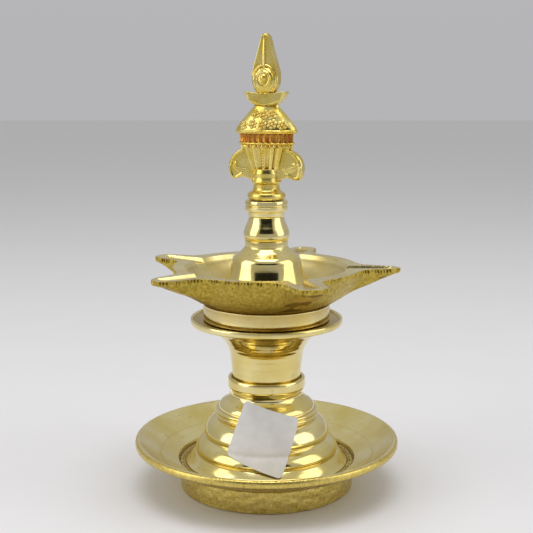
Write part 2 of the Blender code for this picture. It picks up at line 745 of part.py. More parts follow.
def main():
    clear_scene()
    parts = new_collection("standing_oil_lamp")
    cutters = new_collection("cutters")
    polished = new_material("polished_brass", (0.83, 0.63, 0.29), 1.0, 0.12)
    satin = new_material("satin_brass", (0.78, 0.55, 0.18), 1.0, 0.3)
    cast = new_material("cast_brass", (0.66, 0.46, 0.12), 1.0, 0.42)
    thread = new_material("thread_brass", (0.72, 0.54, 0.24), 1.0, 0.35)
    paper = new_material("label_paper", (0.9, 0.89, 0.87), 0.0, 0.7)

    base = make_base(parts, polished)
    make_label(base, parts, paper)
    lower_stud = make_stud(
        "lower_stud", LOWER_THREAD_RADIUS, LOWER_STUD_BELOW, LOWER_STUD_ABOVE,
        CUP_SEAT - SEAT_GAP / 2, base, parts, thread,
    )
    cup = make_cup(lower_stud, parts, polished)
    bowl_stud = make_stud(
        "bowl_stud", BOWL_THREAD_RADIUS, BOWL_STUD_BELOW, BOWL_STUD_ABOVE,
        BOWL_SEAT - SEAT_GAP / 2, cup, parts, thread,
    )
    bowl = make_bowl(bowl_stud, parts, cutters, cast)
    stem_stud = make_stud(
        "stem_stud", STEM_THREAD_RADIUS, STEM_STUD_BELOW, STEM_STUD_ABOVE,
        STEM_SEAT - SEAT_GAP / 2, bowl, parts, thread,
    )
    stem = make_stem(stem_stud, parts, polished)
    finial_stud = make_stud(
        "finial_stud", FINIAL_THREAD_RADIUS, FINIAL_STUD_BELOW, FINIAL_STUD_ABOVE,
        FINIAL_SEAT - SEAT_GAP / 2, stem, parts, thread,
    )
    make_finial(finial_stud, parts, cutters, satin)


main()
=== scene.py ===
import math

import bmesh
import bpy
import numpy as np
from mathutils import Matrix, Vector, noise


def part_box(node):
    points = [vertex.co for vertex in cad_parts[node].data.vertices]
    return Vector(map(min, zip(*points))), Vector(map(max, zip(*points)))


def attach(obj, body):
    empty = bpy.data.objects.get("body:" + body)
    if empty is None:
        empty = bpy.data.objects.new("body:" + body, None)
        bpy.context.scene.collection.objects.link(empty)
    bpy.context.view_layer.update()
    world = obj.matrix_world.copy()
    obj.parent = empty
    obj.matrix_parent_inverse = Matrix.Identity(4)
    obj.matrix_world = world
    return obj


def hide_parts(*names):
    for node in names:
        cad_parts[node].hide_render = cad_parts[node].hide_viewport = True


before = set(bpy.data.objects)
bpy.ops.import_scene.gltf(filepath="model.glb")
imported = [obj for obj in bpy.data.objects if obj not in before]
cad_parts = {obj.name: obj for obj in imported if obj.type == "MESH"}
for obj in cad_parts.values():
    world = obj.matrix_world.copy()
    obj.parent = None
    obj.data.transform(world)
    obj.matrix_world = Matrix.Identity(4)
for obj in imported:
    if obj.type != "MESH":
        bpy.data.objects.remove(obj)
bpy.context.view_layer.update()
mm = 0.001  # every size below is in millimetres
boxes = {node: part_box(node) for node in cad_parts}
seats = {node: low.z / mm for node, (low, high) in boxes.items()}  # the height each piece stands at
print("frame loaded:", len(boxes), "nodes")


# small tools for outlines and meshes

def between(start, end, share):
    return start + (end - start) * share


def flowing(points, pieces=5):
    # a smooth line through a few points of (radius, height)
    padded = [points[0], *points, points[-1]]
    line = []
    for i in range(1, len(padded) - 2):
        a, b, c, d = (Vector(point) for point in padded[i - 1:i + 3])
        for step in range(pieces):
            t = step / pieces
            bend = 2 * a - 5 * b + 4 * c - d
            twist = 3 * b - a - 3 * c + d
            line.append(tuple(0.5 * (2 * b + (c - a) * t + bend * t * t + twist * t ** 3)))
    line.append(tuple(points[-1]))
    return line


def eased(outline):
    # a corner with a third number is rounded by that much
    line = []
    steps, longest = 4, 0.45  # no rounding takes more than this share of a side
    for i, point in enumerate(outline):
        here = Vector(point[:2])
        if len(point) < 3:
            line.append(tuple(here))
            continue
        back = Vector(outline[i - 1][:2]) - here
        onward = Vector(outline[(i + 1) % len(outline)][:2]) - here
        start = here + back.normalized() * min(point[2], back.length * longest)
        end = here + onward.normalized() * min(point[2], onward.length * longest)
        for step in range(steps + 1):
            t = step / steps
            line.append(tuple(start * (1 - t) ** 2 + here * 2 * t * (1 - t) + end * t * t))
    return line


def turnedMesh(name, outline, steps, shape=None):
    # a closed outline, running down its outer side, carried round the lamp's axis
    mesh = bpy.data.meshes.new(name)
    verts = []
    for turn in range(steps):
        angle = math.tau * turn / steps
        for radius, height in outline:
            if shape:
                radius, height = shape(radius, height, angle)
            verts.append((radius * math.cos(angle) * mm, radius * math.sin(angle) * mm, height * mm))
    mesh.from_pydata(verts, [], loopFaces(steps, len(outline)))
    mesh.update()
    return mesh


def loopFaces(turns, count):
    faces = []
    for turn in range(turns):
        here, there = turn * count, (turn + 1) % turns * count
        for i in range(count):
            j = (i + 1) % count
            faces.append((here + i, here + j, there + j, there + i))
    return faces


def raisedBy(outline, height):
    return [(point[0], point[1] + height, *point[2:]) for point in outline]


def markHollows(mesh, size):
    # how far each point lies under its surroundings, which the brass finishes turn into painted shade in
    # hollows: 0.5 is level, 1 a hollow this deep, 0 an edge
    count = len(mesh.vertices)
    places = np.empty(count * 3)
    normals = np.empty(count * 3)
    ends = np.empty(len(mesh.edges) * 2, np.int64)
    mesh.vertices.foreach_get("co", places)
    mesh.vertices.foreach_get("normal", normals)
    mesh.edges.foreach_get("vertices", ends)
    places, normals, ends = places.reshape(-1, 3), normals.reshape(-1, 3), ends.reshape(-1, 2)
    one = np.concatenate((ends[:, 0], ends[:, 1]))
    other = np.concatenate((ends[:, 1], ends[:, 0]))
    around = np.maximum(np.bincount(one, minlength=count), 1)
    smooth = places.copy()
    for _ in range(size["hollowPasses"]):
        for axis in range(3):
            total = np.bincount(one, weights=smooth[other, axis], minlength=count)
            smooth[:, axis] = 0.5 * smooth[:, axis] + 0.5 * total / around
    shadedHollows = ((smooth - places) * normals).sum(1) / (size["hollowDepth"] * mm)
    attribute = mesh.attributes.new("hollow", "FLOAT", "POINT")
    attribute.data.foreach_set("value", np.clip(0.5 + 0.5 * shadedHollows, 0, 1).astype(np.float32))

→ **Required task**
Give back exactly the lines from the line that has "base = make_base(parts, polished)" to the line that has "obj.matrix_parent_inverse = Matrix.Identity(4)", both included, and leave out all others.

→ **Response below**
    base = make_base(parts, polished)
    make_label(base, parts, paper)
    lower_stud = make_stud(
        "lower_stud", LOWER_THREAD_RADIUS, LOWER_STUD_BELOW, LOWER_STUD_ABOVE,
        CUP_SEAT - SEAT_GAP / 2, base, parts, thread,
    )
    cup = make_cup(lower_stud, parts, polished)
    bowl_stud = make_stud(
        "bowl_stud", BOWL_THREAD_RADIUS, BOWL_STUD_BELOW, BOWL_STUD_ABOVE,
        BOWL_SEAT - SEAT_GAP / 2, cup, parts, thread,
    )
    bowl = make_bowl(bowl_stud, parts, cutters, cast)
    stem_stud = make_stud(
        "stem_stud", STEM_THREAD_RADIUS, STEM_STUD_BELOW, STEM_STUD_ABOVE,
        STEM_SEAT - SEAT_GAP / 2, bowl, parts, thread,
    )
    stem = make_stem(stem_stud, parts, polished)
    finial_stud = make_stud(
        "finial_stud", FINIAL_THREAD_RADIUS, FINIAL_STUD_BELOW, FINIAL_STUD_ABOVE,
        FINIAL_SEAT - SEAT_GAP / 2, stem, parts, thread,
    )
    make_finial(finial_stud, parts, cutters, satin)


main()
=== scene.py ===
import math

import bmesh
import bpy
import numpy as np
from mathutils import Matrix, Vector, noise


def part_box(node):
    points = [vertex.co for vertex in cad_parts[node].data.vertices]
    return Vector(map(min, zip(*points))), Vector(map(max, zip(*points)))


def attach(obj, body):
    empty = bpy.data.objects.get("body:" + body)
    if empty is None:
        empty = bpy.data.objects.new("body:" + body, None)
        bpy.context.scene.collection.objects.link(empty)
    bpy.context.view_layer.update()
    world = obj.matrix_world.copy()
    obj.parent = empty
    obj.matrix_parent_inverse = Matrix.Identity(4)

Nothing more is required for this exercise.